In last week’s case (Shallow v. Dyksterhuis)  the Defendant was driving behind the Plaintiff when the Plaintiff vehicle slowed near an intersection.  The Defendant attempted to pass the vehicle by overtaking it on the oncoming lanes.  At the same the time the Plaintiff attempted a left hand turn and a collision occurred. In finding the Defendant fully liable for the collision Mr. Justice Kelleher provided the following reasons:

[3]             The accident took place on March 24, 2008 in the area of Charlie Lake, northwest of Fort St. John, B.C.  Ms. Orcutt was driving south on the Alaska Highway, Highway 97.  She intended to turn left onto an access road, two kilometers south of the junction with Highway 29. 

[4]             Highway 97 has one southbound lane in this area.  However, there is a right turn lane and a left turn lane, as well as the through lane, at this intersection.  The intersection is not controlled by a traffic light.  The northbound lanes and southbound lanes are separated by a solid double yellow line, making it a no passing lane. 

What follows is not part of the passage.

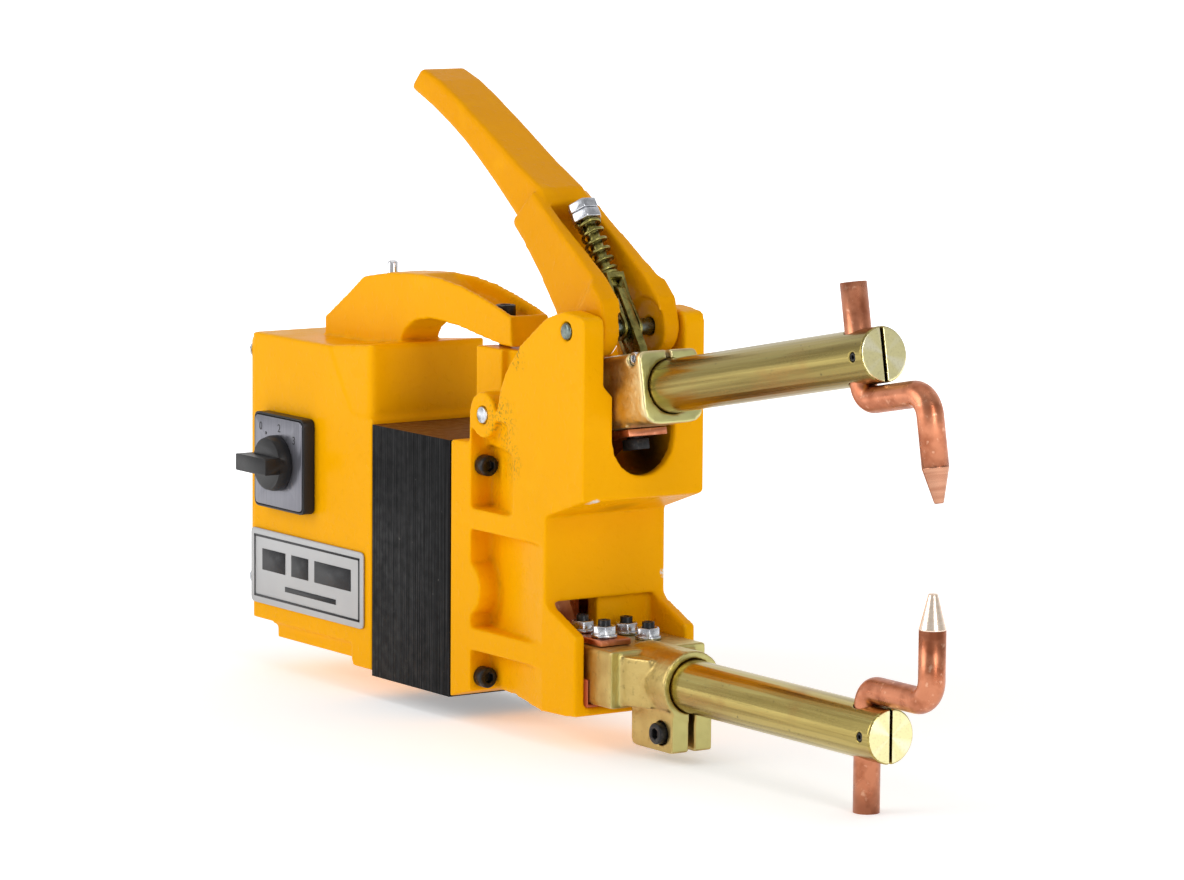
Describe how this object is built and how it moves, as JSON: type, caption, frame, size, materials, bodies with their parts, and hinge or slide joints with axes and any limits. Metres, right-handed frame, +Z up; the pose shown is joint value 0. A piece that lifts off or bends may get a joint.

[5]             The accident occurred at 8:30 a.m.  There was daylight.  The roads were covered with snow and it was continuing to snow.  Visibility was satisfactory.  Ms. Orcutt testified that she had her left turn signal on.  As she commenced her turn, the defendant’s vehicle struck her vehicle as he was attempting to overtake her by passing her on the left.

[6]             The defendant testified that he was driving south in a loaded logging truck.  He had started work at 12:30 a.m. that day and was hauling the logs from an area north of the accident scene to a mill south of Fort St. John.  This was his second load of the day. 

[7]             Mr. Dyksterhuis testified that he was travelling in the one southbound lane.  He noticed the plaintiff’s car driving south in front of him.  He saw the vehicle slow down and saw that the brake lights were coming on and off.  Mr. Dyksterhuis knew that Ms. Orcutt was at an intersection, but assumed, mistakenly, that there was no left turn possible there.  He presumed, then, that the plaintiff was either turning right or stopping on the highway. 

[8]             The defendant decided it was safe to pull out and pass her on the left.  As he came up on her left, she began her left turn.  His front bumper struck her vehicle. ..

25]         There is no dispute that Mr. Dyksterhuis tried to pass the plaintiff on the left in a no passing zone.  There was a solid double yellow line on the highway, but it was covered with snow. 

[26]         Mr. Dyksterhuis should not have attempted to pass Ms. Orcutt.  First, he was in a no passing zone.  Second, he wrongly assumed that she was not able to turn left at that place.  Third, he was passing against a double solid line and did not sound his horn to warn Ms. Orcutt that he intended to overtake her. 

[27]         The defendant received a Violation Ticket charging him with two offences: unsafely passing on the left (s. 159) and following too closely (s. 162(1)).  The defendant did not dispute the ticket.  Therefore, he is deemed to have pleaded guilty: Offence Act, R.S.B.C. 1996, c. 338, s. 14(11).

[28]         The defendant concedes he was partly to blame for the accident, but argues that Ms. Orcutt was also partly to blame.  This is said to be based on her admission that she did not look over her left shoulder to determine whether there was a vehicle passing her before commencing her left turn. 

[29]         I am not persuaded that Ms. Orcutt’s action in not looking over her shoulder, amounts to a failure to take reasonable care.  She was making a lawful left turn.  She was in an area where passing was not permitted.  She was in the left turn lane.  The defendant did not sound his horn to warn her. 

[30]         Mr. Dyksterhuis faced a situation in which the intention of Ms. Orcutt was uncertain to him. His decision to pass her when faced with that uncertainty gives rise to total liability. For these and the above reasons, I conclude that the defendant is 100% at fault.